■ **Directions for this task**: Go through the data below. Pull out every line that has the word "overall".

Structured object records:

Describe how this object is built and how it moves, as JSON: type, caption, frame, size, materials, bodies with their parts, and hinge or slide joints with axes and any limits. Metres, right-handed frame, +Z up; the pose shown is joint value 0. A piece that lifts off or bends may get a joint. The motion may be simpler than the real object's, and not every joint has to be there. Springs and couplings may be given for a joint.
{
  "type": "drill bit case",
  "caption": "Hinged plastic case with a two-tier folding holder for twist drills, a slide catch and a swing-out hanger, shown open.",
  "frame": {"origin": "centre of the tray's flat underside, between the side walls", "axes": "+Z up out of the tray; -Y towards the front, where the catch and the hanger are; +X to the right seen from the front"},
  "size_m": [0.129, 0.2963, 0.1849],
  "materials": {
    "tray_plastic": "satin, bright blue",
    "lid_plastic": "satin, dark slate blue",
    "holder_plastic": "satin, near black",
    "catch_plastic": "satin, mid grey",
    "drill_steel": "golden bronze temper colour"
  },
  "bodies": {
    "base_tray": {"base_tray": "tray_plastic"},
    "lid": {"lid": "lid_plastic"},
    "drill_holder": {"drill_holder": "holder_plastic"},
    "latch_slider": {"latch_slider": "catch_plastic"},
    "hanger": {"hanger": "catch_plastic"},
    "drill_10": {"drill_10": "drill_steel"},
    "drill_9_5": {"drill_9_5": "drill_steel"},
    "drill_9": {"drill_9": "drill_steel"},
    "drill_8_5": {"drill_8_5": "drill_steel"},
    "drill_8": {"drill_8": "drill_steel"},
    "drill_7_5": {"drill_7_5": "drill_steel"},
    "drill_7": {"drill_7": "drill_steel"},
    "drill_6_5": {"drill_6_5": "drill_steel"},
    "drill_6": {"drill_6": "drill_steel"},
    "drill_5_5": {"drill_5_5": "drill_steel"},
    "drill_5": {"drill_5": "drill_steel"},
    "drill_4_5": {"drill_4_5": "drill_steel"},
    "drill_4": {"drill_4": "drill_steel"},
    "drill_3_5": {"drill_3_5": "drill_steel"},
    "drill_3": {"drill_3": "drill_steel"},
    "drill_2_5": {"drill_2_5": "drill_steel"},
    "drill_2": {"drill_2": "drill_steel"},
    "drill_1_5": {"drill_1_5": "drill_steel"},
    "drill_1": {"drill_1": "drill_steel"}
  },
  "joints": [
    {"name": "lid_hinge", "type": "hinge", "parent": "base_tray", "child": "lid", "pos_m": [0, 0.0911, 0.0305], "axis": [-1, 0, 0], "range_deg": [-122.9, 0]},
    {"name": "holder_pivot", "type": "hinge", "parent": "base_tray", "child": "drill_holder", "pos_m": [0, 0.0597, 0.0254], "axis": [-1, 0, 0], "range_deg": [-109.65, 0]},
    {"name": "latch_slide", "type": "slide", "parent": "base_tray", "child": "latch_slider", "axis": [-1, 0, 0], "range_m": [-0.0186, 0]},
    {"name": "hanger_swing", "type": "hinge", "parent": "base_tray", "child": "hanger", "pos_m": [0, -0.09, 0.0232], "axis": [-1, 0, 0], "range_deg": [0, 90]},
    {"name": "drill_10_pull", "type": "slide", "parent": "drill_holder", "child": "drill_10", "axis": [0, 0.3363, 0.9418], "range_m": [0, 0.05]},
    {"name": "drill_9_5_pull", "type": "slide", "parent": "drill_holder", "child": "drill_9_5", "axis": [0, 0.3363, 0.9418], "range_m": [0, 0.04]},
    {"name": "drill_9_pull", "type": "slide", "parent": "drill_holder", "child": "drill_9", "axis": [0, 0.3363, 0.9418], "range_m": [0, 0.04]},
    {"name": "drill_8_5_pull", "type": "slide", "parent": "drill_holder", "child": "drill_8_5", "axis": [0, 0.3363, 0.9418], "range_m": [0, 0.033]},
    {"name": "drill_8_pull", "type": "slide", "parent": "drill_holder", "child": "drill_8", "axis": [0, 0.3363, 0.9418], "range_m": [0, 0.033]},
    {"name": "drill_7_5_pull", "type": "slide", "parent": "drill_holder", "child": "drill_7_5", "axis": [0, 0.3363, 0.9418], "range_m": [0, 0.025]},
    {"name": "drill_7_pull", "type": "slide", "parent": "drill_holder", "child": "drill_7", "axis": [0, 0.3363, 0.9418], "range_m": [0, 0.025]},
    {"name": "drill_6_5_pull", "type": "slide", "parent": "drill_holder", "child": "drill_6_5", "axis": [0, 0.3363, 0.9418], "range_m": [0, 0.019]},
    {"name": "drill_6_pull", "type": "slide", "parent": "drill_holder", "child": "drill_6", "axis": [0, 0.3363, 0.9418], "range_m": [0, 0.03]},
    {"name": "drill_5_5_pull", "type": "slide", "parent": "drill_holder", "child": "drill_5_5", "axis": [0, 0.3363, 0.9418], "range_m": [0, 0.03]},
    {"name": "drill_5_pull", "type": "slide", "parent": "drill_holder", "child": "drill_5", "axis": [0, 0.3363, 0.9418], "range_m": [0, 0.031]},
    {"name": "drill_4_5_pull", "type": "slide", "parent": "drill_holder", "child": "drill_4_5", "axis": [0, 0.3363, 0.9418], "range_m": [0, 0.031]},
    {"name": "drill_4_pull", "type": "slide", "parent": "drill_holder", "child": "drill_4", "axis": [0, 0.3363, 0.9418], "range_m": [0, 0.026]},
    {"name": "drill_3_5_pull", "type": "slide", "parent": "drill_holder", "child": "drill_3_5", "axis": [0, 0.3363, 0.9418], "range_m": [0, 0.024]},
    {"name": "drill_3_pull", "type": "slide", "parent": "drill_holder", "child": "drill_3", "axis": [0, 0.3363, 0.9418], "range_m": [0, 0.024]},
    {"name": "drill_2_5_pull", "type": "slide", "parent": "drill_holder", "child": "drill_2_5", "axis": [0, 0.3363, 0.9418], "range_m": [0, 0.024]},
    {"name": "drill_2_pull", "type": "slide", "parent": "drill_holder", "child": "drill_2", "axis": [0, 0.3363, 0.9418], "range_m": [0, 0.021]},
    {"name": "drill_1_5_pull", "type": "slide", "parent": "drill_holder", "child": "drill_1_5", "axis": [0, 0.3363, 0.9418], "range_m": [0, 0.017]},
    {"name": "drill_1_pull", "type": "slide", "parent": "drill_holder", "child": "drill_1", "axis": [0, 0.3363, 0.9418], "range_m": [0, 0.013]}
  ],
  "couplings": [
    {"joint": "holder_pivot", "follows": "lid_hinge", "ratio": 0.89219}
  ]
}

--

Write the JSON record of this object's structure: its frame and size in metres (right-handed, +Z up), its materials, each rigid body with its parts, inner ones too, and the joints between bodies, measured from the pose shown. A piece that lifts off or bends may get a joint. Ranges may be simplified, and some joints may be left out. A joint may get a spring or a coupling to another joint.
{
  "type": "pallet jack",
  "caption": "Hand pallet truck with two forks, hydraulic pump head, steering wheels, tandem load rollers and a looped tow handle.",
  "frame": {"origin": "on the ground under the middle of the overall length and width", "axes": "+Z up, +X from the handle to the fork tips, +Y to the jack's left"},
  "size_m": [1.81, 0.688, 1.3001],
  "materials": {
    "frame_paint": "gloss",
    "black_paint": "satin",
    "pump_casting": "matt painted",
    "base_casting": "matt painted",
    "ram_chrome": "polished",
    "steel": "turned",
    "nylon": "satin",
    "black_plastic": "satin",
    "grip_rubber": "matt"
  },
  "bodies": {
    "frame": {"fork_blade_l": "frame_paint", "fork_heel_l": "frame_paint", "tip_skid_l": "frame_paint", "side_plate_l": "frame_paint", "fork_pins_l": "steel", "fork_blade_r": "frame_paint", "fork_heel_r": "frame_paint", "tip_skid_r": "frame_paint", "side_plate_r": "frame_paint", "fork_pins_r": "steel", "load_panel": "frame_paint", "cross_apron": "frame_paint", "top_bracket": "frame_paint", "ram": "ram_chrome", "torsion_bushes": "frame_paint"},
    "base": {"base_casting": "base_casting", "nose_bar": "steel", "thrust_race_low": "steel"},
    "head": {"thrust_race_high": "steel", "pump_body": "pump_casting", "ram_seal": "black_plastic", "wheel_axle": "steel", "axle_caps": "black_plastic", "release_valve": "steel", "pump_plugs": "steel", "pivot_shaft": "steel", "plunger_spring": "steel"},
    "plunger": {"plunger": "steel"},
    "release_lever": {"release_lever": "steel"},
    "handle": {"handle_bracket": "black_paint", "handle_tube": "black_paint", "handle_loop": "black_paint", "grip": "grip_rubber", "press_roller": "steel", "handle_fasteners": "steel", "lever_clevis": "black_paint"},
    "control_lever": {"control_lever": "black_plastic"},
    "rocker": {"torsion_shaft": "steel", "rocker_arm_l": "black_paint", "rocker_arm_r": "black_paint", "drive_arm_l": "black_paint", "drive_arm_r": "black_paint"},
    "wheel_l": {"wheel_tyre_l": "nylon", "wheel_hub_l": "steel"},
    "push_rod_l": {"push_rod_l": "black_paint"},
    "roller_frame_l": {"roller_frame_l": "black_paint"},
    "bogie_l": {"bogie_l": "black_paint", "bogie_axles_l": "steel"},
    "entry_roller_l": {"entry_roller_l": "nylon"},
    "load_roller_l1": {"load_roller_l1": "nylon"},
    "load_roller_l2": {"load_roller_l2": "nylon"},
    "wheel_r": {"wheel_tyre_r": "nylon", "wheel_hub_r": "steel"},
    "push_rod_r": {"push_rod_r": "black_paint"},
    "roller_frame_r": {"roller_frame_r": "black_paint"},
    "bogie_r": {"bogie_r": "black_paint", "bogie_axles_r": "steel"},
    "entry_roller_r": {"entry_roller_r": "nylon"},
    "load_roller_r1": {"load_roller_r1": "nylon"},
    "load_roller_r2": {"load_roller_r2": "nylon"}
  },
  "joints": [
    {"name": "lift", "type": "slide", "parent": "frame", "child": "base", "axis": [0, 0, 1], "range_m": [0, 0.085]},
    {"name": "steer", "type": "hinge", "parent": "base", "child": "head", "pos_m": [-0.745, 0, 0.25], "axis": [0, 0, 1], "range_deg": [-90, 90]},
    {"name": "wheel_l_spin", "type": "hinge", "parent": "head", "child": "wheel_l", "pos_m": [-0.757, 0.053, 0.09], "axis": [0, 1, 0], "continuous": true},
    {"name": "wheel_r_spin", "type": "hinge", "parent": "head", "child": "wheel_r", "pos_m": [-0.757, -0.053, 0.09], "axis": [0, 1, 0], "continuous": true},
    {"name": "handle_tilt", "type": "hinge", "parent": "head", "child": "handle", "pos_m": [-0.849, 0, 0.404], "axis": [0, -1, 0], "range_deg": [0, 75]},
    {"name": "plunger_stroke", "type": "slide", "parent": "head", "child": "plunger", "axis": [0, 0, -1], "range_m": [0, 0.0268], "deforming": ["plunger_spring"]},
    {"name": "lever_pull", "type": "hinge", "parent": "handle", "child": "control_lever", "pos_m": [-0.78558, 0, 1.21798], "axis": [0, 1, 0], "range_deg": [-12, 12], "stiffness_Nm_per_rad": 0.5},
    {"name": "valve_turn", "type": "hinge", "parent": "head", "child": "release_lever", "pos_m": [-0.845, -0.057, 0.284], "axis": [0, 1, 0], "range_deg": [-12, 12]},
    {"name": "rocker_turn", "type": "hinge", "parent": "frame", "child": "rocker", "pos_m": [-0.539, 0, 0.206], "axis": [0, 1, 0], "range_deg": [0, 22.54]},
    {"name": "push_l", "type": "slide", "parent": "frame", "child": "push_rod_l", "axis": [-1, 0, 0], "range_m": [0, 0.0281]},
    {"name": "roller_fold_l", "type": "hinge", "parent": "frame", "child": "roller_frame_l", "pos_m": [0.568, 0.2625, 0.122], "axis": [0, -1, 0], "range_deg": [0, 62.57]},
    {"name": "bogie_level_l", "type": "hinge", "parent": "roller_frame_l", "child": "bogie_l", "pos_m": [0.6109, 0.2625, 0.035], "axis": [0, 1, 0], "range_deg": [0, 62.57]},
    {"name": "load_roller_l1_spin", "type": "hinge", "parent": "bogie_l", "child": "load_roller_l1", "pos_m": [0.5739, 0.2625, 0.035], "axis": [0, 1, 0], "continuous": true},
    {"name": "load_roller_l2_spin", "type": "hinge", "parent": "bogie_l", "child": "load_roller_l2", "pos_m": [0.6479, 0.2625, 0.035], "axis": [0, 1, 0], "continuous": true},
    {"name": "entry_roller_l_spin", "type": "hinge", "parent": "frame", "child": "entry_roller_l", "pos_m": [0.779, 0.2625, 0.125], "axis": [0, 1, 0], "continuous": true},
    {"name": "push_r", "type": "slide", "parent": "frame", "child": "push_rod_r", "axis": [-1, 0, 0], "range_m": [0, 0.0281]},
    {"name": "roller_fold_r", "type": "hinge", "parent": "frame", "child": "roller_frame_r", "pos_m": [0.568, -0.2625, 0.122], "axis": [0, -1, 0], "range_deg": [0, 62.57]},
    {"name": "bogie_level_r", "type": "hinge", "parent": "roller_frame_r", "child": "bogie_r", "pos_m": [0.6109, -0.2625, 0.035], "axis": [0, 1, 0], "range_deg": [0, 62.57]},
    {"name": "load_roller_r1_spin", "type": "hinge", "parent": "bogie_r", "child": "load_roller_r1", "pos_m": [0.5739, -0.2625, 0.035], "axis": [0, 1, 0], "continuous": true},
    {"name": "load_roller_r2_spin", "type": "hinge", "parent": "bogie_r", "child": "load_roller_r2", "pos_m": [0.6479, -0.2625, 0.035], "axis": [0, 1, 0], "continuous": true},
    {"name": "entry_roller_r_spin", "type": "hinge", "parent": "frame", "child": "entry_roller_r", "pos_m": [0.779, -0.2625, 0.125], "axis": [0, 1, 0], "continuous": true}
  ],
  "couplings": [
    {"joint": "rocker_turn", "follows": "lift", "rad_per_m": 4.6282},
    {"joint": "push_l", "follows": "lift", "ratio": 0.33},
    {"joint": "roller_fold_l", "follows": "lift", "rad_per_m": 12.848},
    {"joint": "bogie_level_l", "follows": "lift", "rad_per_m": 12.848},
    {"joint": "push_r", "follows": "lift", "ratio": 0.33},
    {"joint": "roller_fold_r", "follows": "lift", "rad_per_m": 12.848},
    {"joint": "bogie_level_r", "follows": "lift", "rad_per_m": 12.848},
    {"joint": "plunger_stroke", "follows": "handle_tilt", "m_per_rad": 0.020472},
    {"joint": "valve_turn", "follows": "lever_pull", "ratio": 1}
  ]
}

--

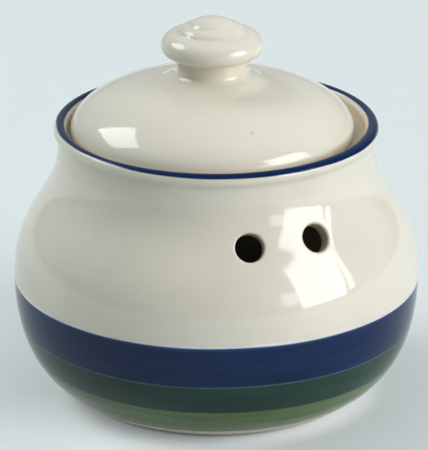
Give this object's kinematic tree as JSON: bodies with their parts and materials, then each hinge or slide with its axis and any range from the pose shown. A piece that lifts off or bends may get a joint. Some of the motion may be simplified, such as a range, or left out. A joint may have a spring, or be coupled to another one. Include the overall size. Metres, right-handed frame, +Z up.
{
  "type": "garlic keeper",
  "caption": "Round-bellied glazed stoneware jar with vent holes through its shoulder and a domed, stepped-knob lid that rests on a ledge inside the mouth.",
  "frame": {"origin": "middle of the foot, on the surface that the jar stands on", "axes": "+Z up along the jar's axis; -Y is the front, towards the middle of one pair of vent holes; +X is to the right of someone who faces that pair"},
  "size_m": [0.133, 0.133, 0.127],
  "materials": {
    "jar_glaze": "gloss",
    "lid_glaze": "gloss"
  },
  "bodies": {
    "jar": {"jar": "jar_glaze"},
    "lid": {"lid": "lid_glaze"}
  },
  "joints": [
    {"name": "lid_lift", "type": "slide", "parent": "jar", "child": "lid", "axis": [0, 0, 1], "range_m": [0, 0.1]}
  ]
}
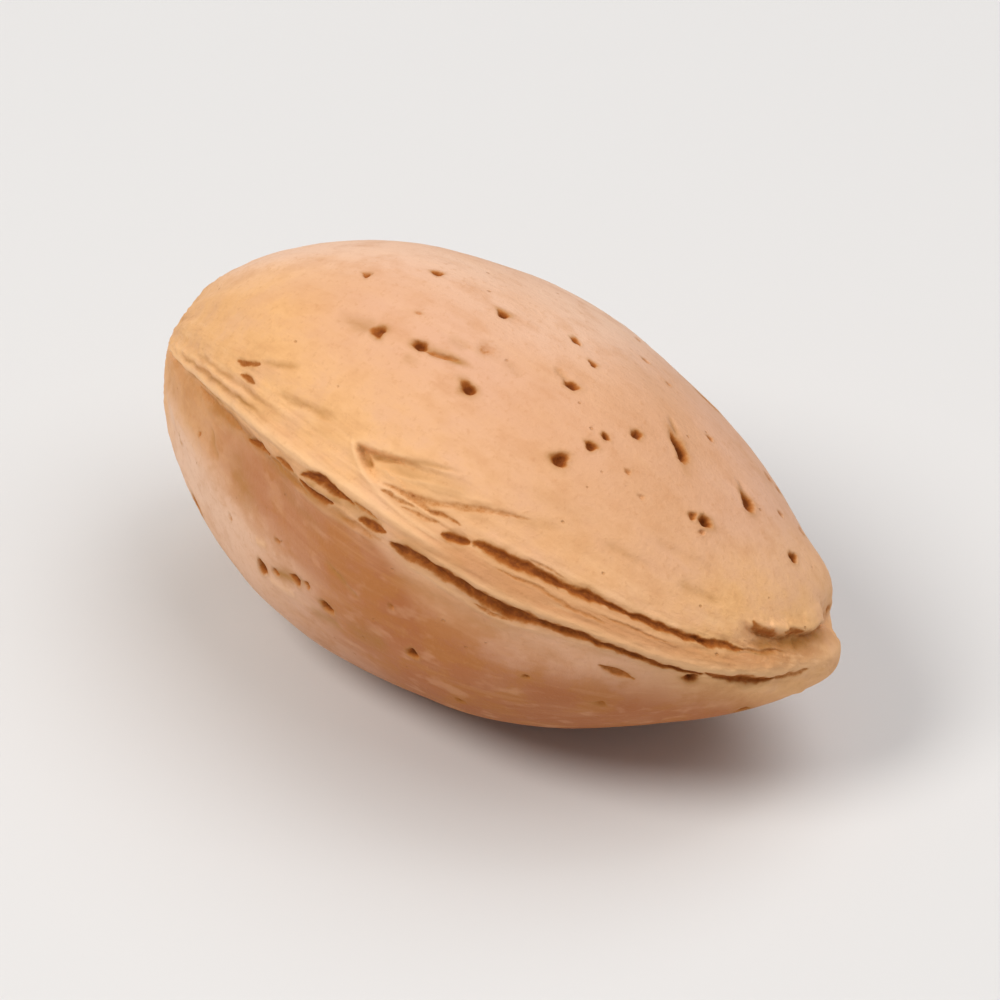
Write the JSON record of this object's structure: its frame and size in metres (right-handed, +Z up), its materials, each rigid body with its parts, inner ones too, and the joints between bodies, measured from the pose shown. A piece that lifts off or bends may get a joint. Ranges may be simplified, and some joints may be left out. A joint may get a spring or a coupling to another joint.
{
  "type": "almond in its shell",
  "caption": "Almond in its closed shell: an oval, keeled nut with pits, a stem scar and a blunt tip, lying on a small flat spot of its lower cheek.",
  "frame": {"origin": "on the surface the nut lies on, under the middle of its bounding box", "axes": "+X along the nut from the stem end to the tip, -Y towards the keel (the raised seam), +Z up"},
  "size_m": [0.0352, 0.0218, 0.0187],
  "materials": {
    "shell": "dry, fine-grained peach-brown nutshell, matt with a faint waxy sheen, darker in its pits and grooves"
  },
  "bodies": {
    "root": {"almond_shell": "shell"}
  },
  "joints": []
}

■ **Task answer**:
  "frame": {"origin": "on the ground under the middle of the overall length and width", "axes": "+Z up, +X from the handle to the fork tips, +Y to the jack's left"},
Give this object's kinematic tree as JSON: bodies with their parts and materials, then each hinge or slide with its axis and any range from the pose shown. A piece that lifts off or bends may get a joint. Some of the motion may be simplified, such as a range, or left out. A joint may have a spring, or be coupled to another one. Include the overall size. Metres, right-handed frame, +Z up.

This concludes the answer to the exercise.